I conclude, for those inclined to insist that I am not giving Murray his due, with a link to his recent long form interview with another popular podcaster, Lex Fridman. (Watch it here.) If you choose to watch, I highly recommend bedtime. Murray’s feigned gravity, the monotone mock solemnity in his put-on gravelly voice, the slow-motion sentences that lead nowhere and say nothing, the tendency to self-quote as though the banality or dead metaphor he said last week in another interview were a world-renowned witticism for which he cannot help congratulating himself, the carefully calibrated fan-baiting of trying to say about any issue only the sorts of things that make internet political junkies think, “This guy is brilliant, he says exactly what I always say!” — well, to be honest a judicious fast forward through the main topics of the discussion was all I could take, and at the end of it I found myself feeling a certain fond craving for the counterhistorical crackpots and conspiracy theorists. At least they sometimes provide some fun.
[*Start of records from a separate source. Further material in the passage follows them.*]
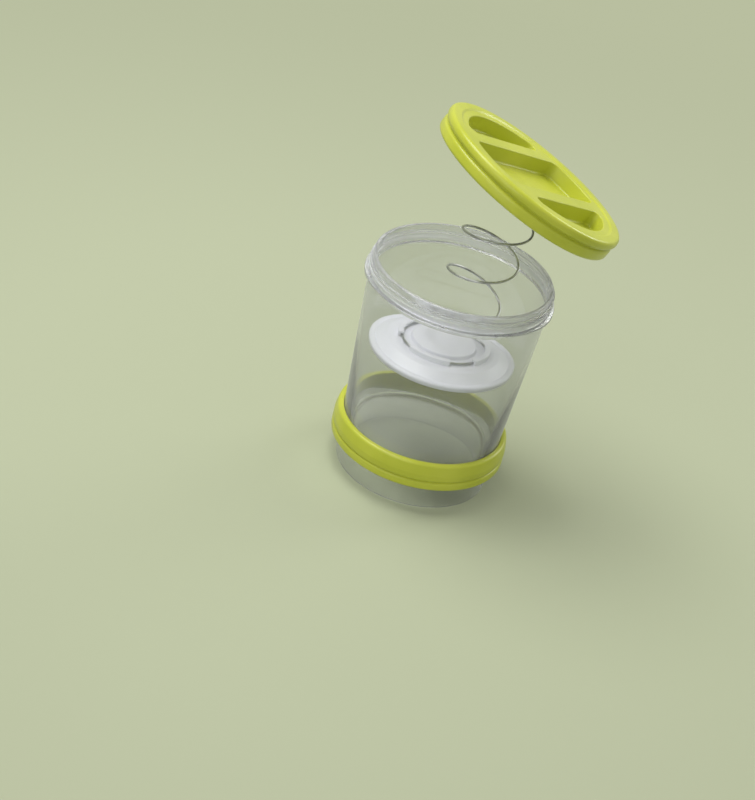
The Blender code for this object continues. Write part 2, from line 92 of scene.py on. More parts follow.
# %% Helper classes for node trees
class Value:
    """A socket that can be used in sums; each operator adds one Math node."""

    def __init__(self, tree, socket):
        self.tree = tree
        self.socket = socket

    def math(self, operation, *others):
        node = self.tree.add("ShaderNodeMath", {"operation": operation})
        for index, item in enumerate((self, *others)):
            self.tree.feed(node.inputs[index], item)
        return Value(self.tree, node.outputs[0])

    def __add__(self, other):
        return self.math("ADD", other)

    def __sub__(self, other):
        return self.math("SUBTRACT", other)

    def __mul__(self, other):
        return self.math("MULTIPLY", other)

    def __truediv__(self, other):
        return self.math("DIVIDE", other)

    def __rsub__(self, other):
        return self.math("MULTIPLY", -1) + other

    __radd__ = __add__
    __rmul__ = __mul__


class Tree:
    """A node tree with one method that adds any node."""

    def __init__(self, tree):
        self.tree = tree

    def feed(self, socket, item):
        if isinstance(item, Value):
            self.tree.links.new(item.socket, socket)
        elif isinstance(item, bpy.types.NodeSocket):
            self.tree.links.new(item, socket)
        else:
            socket.default_value = item

    def add(self, kind, settings=None, inputs=None):
        node = self.tree.nodes.new(kind)
        for name, setting in (settings or {}).items():
            if name == "stops":
                for element, (place, shade) in zip(node.color_ramp.elements, setting):
                    element.position = place
                    element.color = (shade, shade, shade, 1)
            else:
                setattr(node, name, setting)
        for name, item in (inputs or {}).items():
            self.feed(node.inputs[name], item)
        return node

    def value(self, node, output=0):
        return Value(self, node.outputs[output])


def new_finish(name):
    """An empty material, its tree and its output node."""
    made = bpy.data.materials.new(name)
    made.use_nodes = True
    made.node_tree.nodes.clear()
    tree = Tree(made.node_tree)
    output = tree.add("ShaderNodeOutputMaterial")
    return made, tree, output


def noise(tree, scale, detail, stretch=(1, 1, 1)):
    """Even noise from 0 to 1 in the object's own space, with scale in waves per metre."""
    place = tree.add("ShaderNodeTexCoord").outputs["Object"]
    mapped = tree.add("ShaderNodeMapping", inputs={"Vector": place, "Scale": stretch})
    node = tree.add("ShaderNodeTexNoise", inputs={
        "Vector": mapped.outputs[0], "Scale": scale, "Detail": detail})
    return tree.value(node, "Fac")


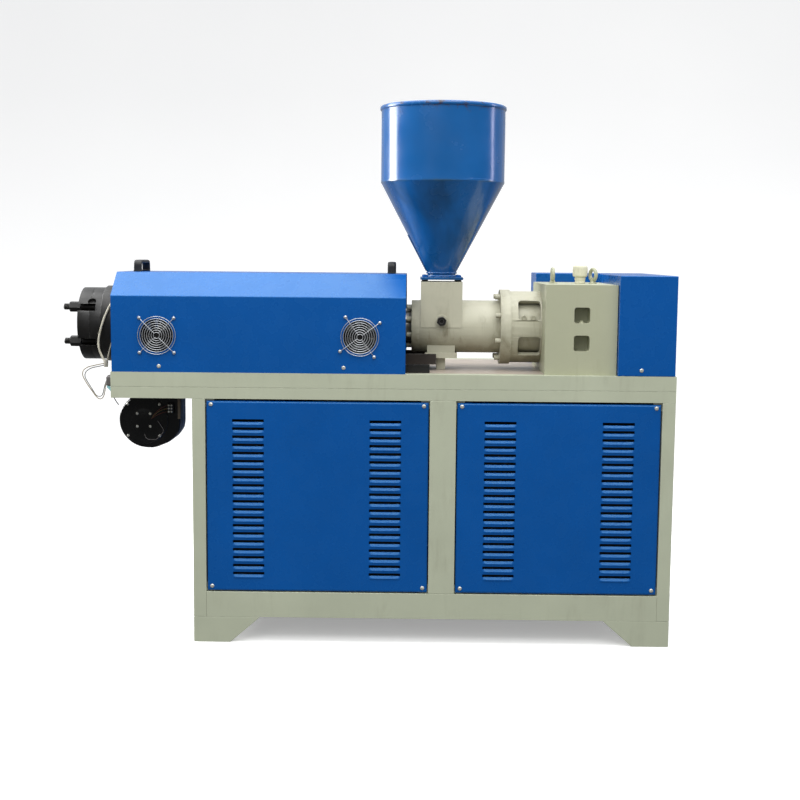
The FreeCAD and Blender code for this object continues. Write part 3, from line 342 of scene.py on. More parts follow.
def materials():
    """Each look by its short name; colours are 0 to 255."""
    looks = {
        # the lighter worn colours on the edges below double as painted edge highlights
        "blue": paint("blue_gloss_paint", (8, 77, 150), 0.26, 0.05, 260, 0.05, coat=0.06, grime=0.05,
                      dirt_and_shade=(24, 52, 84), wear_and_highlight=0.45, worn_and_lit=(80, 140, 210), tint=(0.4, 0.85, 1)),
        "hopper": hopper_paint("hopper_blue_paint", (18, 86, 148)),
        "frame": paint("frame_cream_paint", (174, 179, 157), 0.42, 0.05, 300, 0.1, coat=0.05,
                       grime=0.3, dirt_and_shade=(128, 124, 104), wear_and_highlight=0.4, worn_and_lit=(205, 208, 190)),
        # the cast paint's under setting is painted shade on its downward faces
        "cast": paint("cast_cream_paint", (178, 176, 156), 0.46, 0.09, 170, 0.25, grime=0.7,
                      dirt_and_shade=(104, 96, 70), wear_and_highlight=0.35, worn_and_lit=(214, 212, 196), underside_shade=0.6),
        "case": paint("gearbox_cream_paint", (167, 169, 143), 0.42, 0.05, 260, 0.12, coat=0.05,
                      grime=0.2, dirt_and_shade=(130, 124, 100), wear_and_highlight=0.5, worn_and_lit=(214, 214, 196)),
        "table": paint("table_top_paint", (172, 160, 147), 0.42, 0.1, 200, 0.12, coat=0.1, grime=0.9,
                       dirt_and_shade=(96, 80, 70), streak=(0.4, 1, 1)),
        "black_steel": paint("blackened_steel", (30, 29, 28), 0.4, 0.16, 260, 0.15, grime=0.25,
                             dirt_and_shade=(74, 68, 62), wear_and_highlight=0.6, worn_and_lit=(110, 110, 108), metal=0.2),
        "machined": turned_metal("machined_steel", (176, 174, 168), 0.34),
        "bright": paint("zinc_plated_steel", (204, 203, 194), 0.34, 0.06, 500, 0.1, grime=0.2,
                        metal=0.45),
        "chrome": paint("chrome_wire", (200, 203, 206), 0.28, 0.05, 500, 0.05, metal=0.65),
        "black_plastic": paint("black_plastic", (11, 11, 12), 0.5, 0.16, 700, 0.25, grime=0.15,
                               dirt_and_shade=(60, 60, 60)),
        "dark_sheet": paint("dark_sheet", (46, 40, 35), 0.5, 0.2, 200, 0.2, grime=0.5,
                            dirt_and_shade=(110, 84, 60), wear_and_highlight=0.5),
        "volute": paint("glossy_black_paint", (12, 13, 13), 0.24, 0.2, 160, 0.08, coat=0.3, grime=0.15,
                        dirt_and_shade=(60, 58, 54), wear_and_highlight=0.3, worn_and_lit=(90, 92, 92)),
        "breather": paint("breather_plastic", (206, 204, 180), 0.45, 0.06, 500, 0.15, grime=0.4,
                          dirt_and_shade=(140, 132, 108)),
        "ceramic": paint("ceramic", (214, 206, 190), 0.55, 0.08, 300, 0.2, grime=0.4,
                         dirt_and_shade=(130, 112, 90)),
        "sleeve": paint("grey_heat_sleeve", (172, 168, 156), 0.7, 0.12, 420, 0.5, grime=0.5,
                        dirt_and_shade=(104, 96, 82)),
        "gland": paint("grey_gland_plastic", (96, 92, 92), 0.45, 0.12, 500, 0.2, grime=0.3,
                       dirt_and_shade=(60, 56, 52)),
        "tag": paint("pale_cyan_tag", (150, 205, 214), 0.5, 0.1, 300, 0.2, grime=0.2),
        "strap": paint("brown_strap", (96, 84, 68), 0.6, 0.15, 500, 0.4, grime=0.4, dirt_and_shade=(60, 48, 36)),
        "red_wire": paint("red_wire_jacket", (78, 34, 26), 0.4, 0.1, 500, 0.1),
        "yellow_wire": paint("ochre_wire_jacket", (96, 80, 46), 0.4, 0.1, 500, 0.1),
        # painted shade: near-black fill that stands in for the cabinet's shaded inside
        "shade_fill": paint("unlit_steel", (12, 13, 16), 0.8, 0.2, 200, 0.2),
    }
    for lead, name, colour, pitch in (
            ("heater_lead", "cream_woven_sleeve", (222, 216, 196), 700),
            ("band_lead", "grey_woven_sleeve", (168, 164, 150), 700),
            ("sensor_lead_outer", "beige_braid", (164, 152, 130), 1100),
            ("sensor_lead_inner", "grey_braid", (130, 132, 130), 1100),
            ("stub_lead", "dark_braid", (60, 62, 64), 1100)):
        looks[lead] = wire_sleeve(name, colour, pitch)
    return looks


# ---- mesh making

# Points nearer than this, in metres, are one.
WELD_GAP = 0.00002
# For each axis: the two places across it and the one along it.
ORDER = {"x": (1, 2, 0), "y": (0, 2, 1), "z": (0, 1, 2)}


def directions(axis):
    return [Vector([float(place == way) for place in range(3)]) for way in ORDER[axis]]


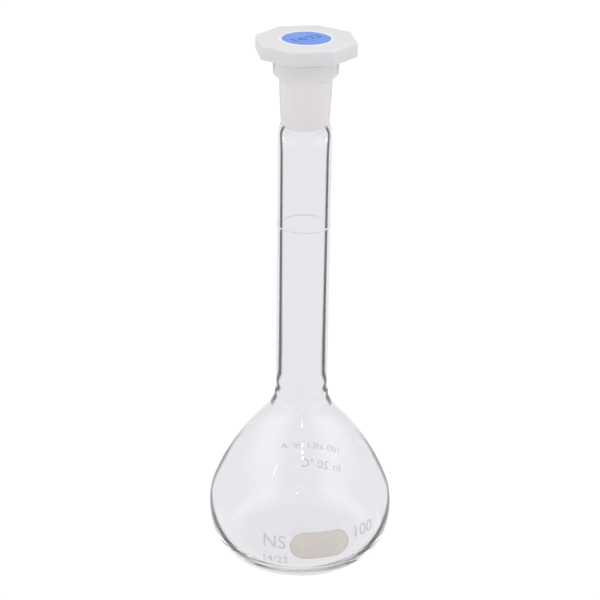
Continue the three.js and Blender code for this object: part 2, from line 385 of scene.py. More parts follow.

Sorry, I like my thinkers thoughtful. I am looking forward to the new Thomas Sowell interview due to be released on April 15th. Even when I disagree with him, I respect and admire him. Sowell is real, he has actually thought through his ideas himself, and he is not only saying what everyone on “his side” expects him to say or regurgitating the talking points of the moment with the embarrassingly rehearsed intonation of the smarter-than-thou upper class twit of the year candidate.